The Wednesday night survey from the nonpartisan Public Policy Institute of California finds Brown with a 60 percent job approval rating among likely voters – his highest marks since taking office in 2011 – and even broader support for the overall path he's chosen for a proposed state budget.

The new data comes as his two would-be Republican challengers ramp up their criticism of the incumbent and their efforts to get some attention in what otherwise could be a lopsided 2014 gubernatorial race. Much of the recent clamor has come from newcomer Neel Kashkari, a GOP first-time candidate who last week called Brown "lazy" in his efforts to improve California's economy.

This survey shows the steep hill ahead for Kashkari and fellow GOP gubernatorial challenger, Assemblyman Tim Donnelly, R-Twin Peaks.

PPIC finds majority support for Governor Brown in almost every subset of Californians; only residents of the Inland Empire and Republicans are more displeased than pleased with his job performance. But even then, Brown's ability to win over skeptics seems notable: 36 percent of GOP voters actually like the Democratic governor's work in the PPIC survey.

His support is most prominent among Democrats (76 percent); independent voters (57 percent); Latinos (63 percent); and voters in the all-important Los Angeles region (58 percent).

The poll asked voters only about GOP challenger Donnelly, as most of the polling was done before Kashkari's Jan. 21 formal campaign announcement. In a hypothetical matchup, PPIC found Brown strongly ahead of Donnelly, 53 percent to 17 percent.

The Democratic incumbent has made it clear in the past three weeks that he intends to push hard in 2014 for more restraint than legislators may want in a new state budget, and the new poll seems to validate the veteran pol's approach. 75 percent of likely voters in the PPIC survey support the governor's plan when read a brief overview; support among Republicans even clocks in at a strong 66 percent.

Brown also scores well on his pledge to work on a strengthen state budget reserve, something legislative Democrats have also vowed to place on the fall ballot. 64 percent of likely voters say they like this idea.

"The idea of having a rainy day fund is highly popular in the context of a drought emergency and budget surplus this year," said PPIC pollster and president Mark Baldassare.

And here's what else likely bolsters Brown's backers and should give pause to his would-be challengers in this poll: a general sense of optimism that big things will get done in 2014 in Sacramento. 51 percent of likely voters and 57 percent of all adults polled think the governor and legislators will accomplish a lot in the year ahead; even 33 percent of Republicans agree with that assessment. Even further in the sunny skies department, 53 percent of adults say things in California are headed in the right direction.

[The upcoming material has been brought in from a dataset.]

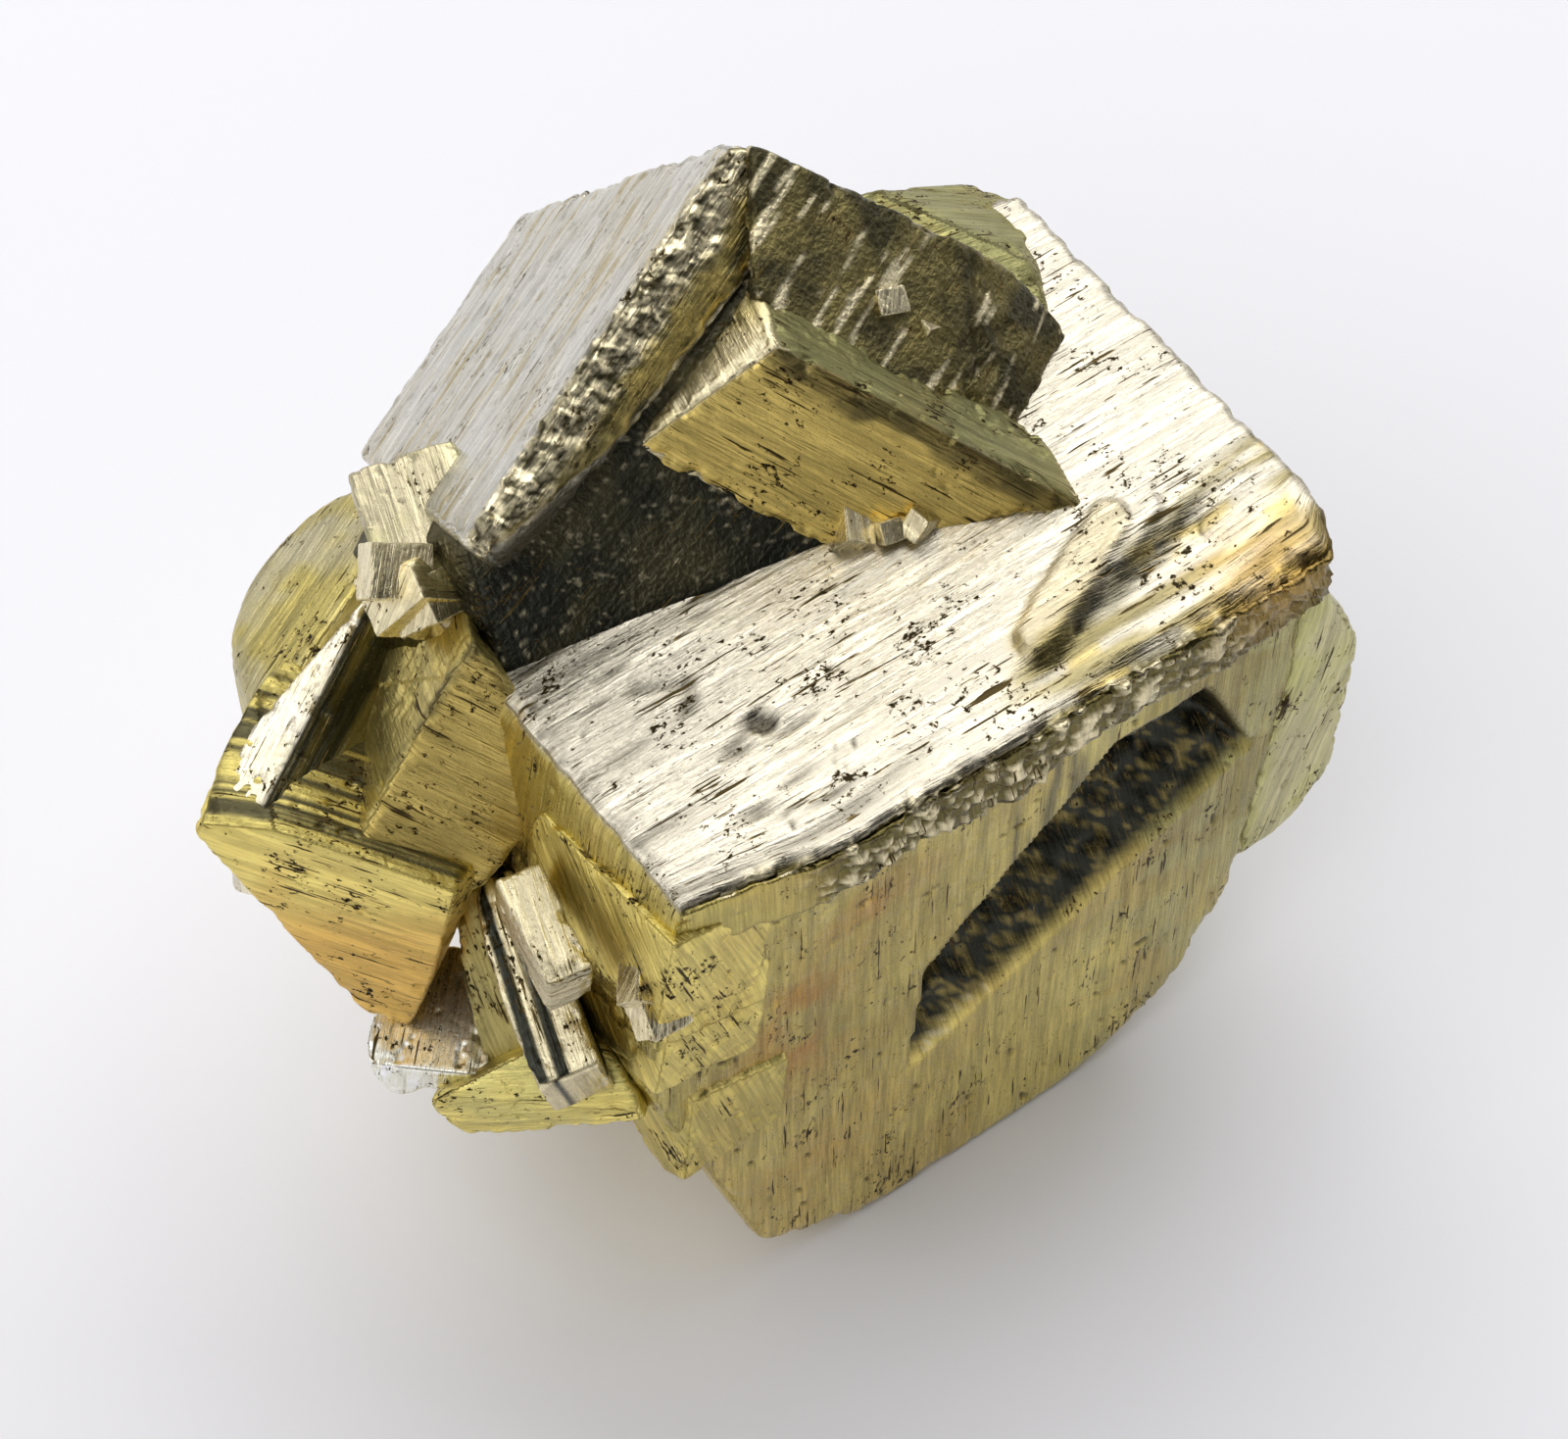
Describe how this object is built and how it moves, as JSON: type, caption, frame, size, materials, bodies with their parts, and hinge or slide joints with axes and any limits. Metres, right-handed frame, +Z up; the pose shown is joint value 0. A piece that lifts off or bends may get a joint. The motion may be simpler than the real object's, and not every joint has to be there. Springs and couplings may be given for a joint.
{
  "type": "pyrite crystal cluster",
  "caption": "Hand-sized cluster of intergrown brassy pyrite blocks and plates with striated faces, standing on the flat foot of its largest crystal.",
  "frame": {"origin": "middle of the bounding box's underside, on the surface that the cluster stands on", "axes": "+Z up from the flat foot; -Y towards the side that shows the big crystal's notched front face; +X to its right"},
  "size_m": [0.053, 0.0466, 0.0496],
  "materials": {
    "bright_pyrite": "satin",
    "olive_pyrite": "satin",
    "stained_pyrite": "satin",
    "dark_pyrite": "satin"
  },
  "bodies": {
    "root": {"main_block": "bright_pyrite", "right_lobe": "bright_pyrite", "upper_left_block": "bright_pyrite", "upper_right_block": "dark_pyrite", "core_block": "dark_pyrite", "ridge_cube": "olive_pyrite", "back_wedge": "olive_pyrite", "middle_cube": "olive_pyrite", "left_slab": "bright_pyrite", "orange_block": "stained_pyrite", "upper_left_small_block": "bright_pyrite", "far_left_plate": "olive_pyrite", "left_face_slab": "olive_pyrite", "lower_slab": "olive_pyrite", "foot_slab": "olive_pyrite", "bright_prism": "bright_pyrite", "striated_prism": "bright_pyrite", "lower_left_block": "bright_pyrite", "bottom_block": "olive_pyrite", "shoulder_block": "olive_pyrite", "contact_crystal_1": "bright_pyrite", "contact_crystal_2": "bright_pyrite", "contact_crystal_3": "bright_pyrite", "perched_crystal_1": "bright_pyrite", "perched_crystal_2": "bright_pyrite", "valley_crystal_1": "bright_pyrite", "valley_crystal_2": "bright_pyrite", "valley_crystal_3": "bright_pyrite", "corner_crystal_1": "bright_pyrite", "corner_crystal_2": "bright_pyrite"}
  },
  "joints": []
}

But here's where Republicans will no doubt see their opening: among likely voters, the 'right direction/wrong direction' drops to almost an even split, 47 percent to 48 percent. And for GOP challenger Kashkari, who has taken to Twitter to utter his "jobs and education" mantra 13 times in just the first two and a half days of this week, may be on to something; PPIC's poll finds 39 percent of likely voters rank one of those two items at the top of their list of important items to improve in California.

Still, Brown appears to be sitting quite comfortably in this poll, released just two weeks before the formal candidate filing season begins. The governor has made an art form out of avoiding any declaration of his candidacy for another term. As the campaign season begins, it's easy to see on what issues both he and his would-be challengers will be focusing their attention.